At the snap, Brissett wheeled around clockwise to fake a hand off to Blount going left. Houston bought the fake all the way and Brissett spun back to his right. Mitchell ran full-speed down field, taking CB Jonathan Joseph with him and clearing out a vast swath of turf for his quarterback. RG Shaq Mason threw a key block on LB Benardrick McKinney at the line of scrimmage to allow Brissett to take off unhindered after Mitchell. By the time another Houston defender came near Brissett, he was at the 5-yard line and just put on the brakes to let the defender fly by him. Mitchell engaged Joseph with a perfect block to seal him off from Brissett and allow the rookie QB to dive over the goal line. Brissett's 27-yard scoring run was the longest touchdown run by a Patriots QB since Steve Grogan in 1976 (thanks SportsCenter for that tidbit).

2nd Quarter

...Osweiler committed the second Texans turnover when he threw an INT to LB Jamie Collins over the middle. With the Texans in an empty backfield, trips right, Collins initially lined up as the middle linebacker, but in a deeper position than you'd expect, about seven yards from the line of scrimmage. At the snap, with Osweiler in the shotgun, Colllins dropped back and turned his entire body toward the trips side of the formation, but never took his eyes off the QB. When he realized that Osweiler was targeted the opposite side of the field, Collins was in the perfect position to drift across the field and undercut the intended receiver's route. Either Osweiler didn't expect Collins to be there, or he tried to thread a pass through a tight window and failed. Either way, it was a good play by Collins.

...On the ensuing possession for New England, Brissett was brought down for the only time in this game. From a shotgun position, he took the snap on 3rd-and-7 from the Houston 40. OLB Jadeveon Clowney used a similar move to Sheard's on the first Patriots sack to maneuver past Cannon. Brissett sensed he was about to be hit and stepped up in the pocket to avoid Clowney. However, as he did, he ran right into the path of McKinney, the linebacker, who had been engaged with center David Andrews and just sidestepped the blocker to wrap up Brissett for a loss and force a punt. It was one of the few o-line mistakes by New England all night from a pass protection perspective.

...It looked like Ryan got away with a few wrist grabs against WR DeAndre Hopkins  throughout the contest. Ryan never incurred a penalty flag, however.

...Definitely a flinch before the snap by rookie LG Joe Thuney midway through the quarter, which drew a false start penalty. Thuney and Cannon currently lead the Patriots with three penalties apiece after three games. Both men have drawn a pair of holding calls in addition to their false starts.

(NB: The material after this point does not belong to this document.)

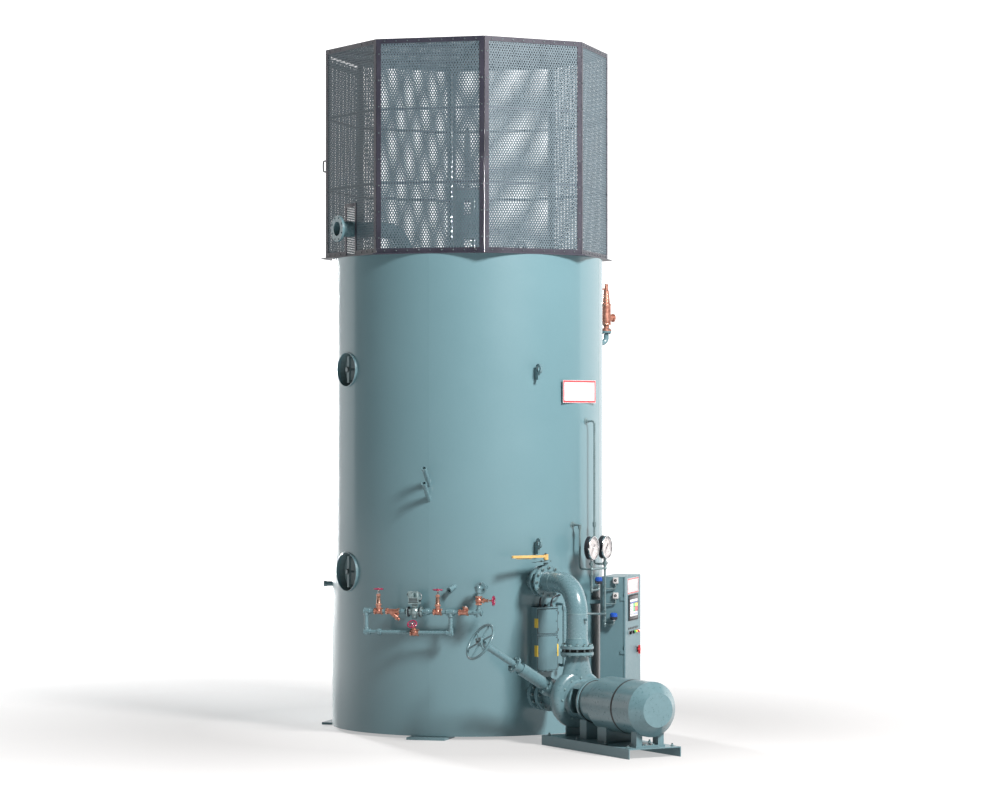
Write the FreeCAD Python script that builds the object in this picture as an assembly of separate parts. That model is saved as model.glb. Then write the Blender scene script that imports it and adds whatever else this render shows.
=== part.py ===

...Great route and effort by WR Danny Amendola to pick up a first down on 3rd-and-15 deep in Patriots territory. From the left slot, he ran a shallow crossing pattern to the right, while Bennett did the same from the right side to the left. Amendola came underneath Bennett, while the Texans defense backed up to try to keep the ball in front of them and the first-down marker. Amendola caught the ball about 10 yards shy of the marker, but Houston's four nearest defenders were playing too deep to converge on him in time. None of them made contact with Amendola till he was a yard away, and his momentum allowed him to fight through two tacklers at once and stretch across the yard marker to get the first down.

3rd & 4th Quarters

...We're now hearing that Brissett has a sprained thumb on his right (throwing) hand, according to media reports. It appears to have happened when he scrambled for four yards on a keeper very shortly after halftime. Former Patriot Vince Wilfork landed on him while making the tackle and Brissett's right arm was on the bottom of the pile. It's remarkable that he was able to throw as well as he did during the second half.

...That opening drive of the half resulted in a short Gostkowski field goal, after which he executed another successful coffin-corner kickoff. This time, rookie Tyler Ervin took the ball and Nate Ebner delivered a textbook helmet-to-football hit that separated the ball from Ervin's grip. Ebner nearly recovered it, too, but fellow safety Jordan Richards showed good awareness and was right at Ebners feet, where the ball wound up, to pounce on it for the turnover.

...Blount eventually pounded the ball in from a yard out, thanks in large part to two PI penalties in the end zone against the Texans secondary on the ensuing drive, but it was Blount's 41-yard run for a score that was the highlight of the fourth quarter. Excellent blocking by both the o-line and FB James Develin helped spring Blount, who avoided a shoestring tackle in the backfield to make the play have any chance at all. Then, once downfield, Edelman and WR Chris Hogan threw the final two blocks that gave Blount an alley through which he sprinted 30 yards to the end zone. Beautiful to watch how those blocks were thrown by everyone, particularly the receivers and Develin, on that run.

...Credit once again to New England's offensive line and extra blockers like TE Martellus Bennett and (briefly) Rob Gronkowski, as well as Develin throughout the game. The Patriots were able to run the ball and protect Brissett effectively thanks to the efforts of these big bodies up front. The o-line in particular has been solid so far in 2016 under the tutelage of Dante Scarnecchia. They're playing with much more confidence and working as a cohesive unit, something we haven't seen the past two seasons when Scar was in retirement.

...Can't overlook Patriots punter Ryan Allen. He had maybe his best game ever as a pro: 7 boots, averaging more than 47 yards each, a long of 57, but far more impressively, no returns by Houston and six of those punts were downed inside the Texans' 20-yard line. That was critical to helping the defense pressure Osweiler, which in turn allowed New England's offense to get the ball back with advantageous field position. A game ball should be given to Allen.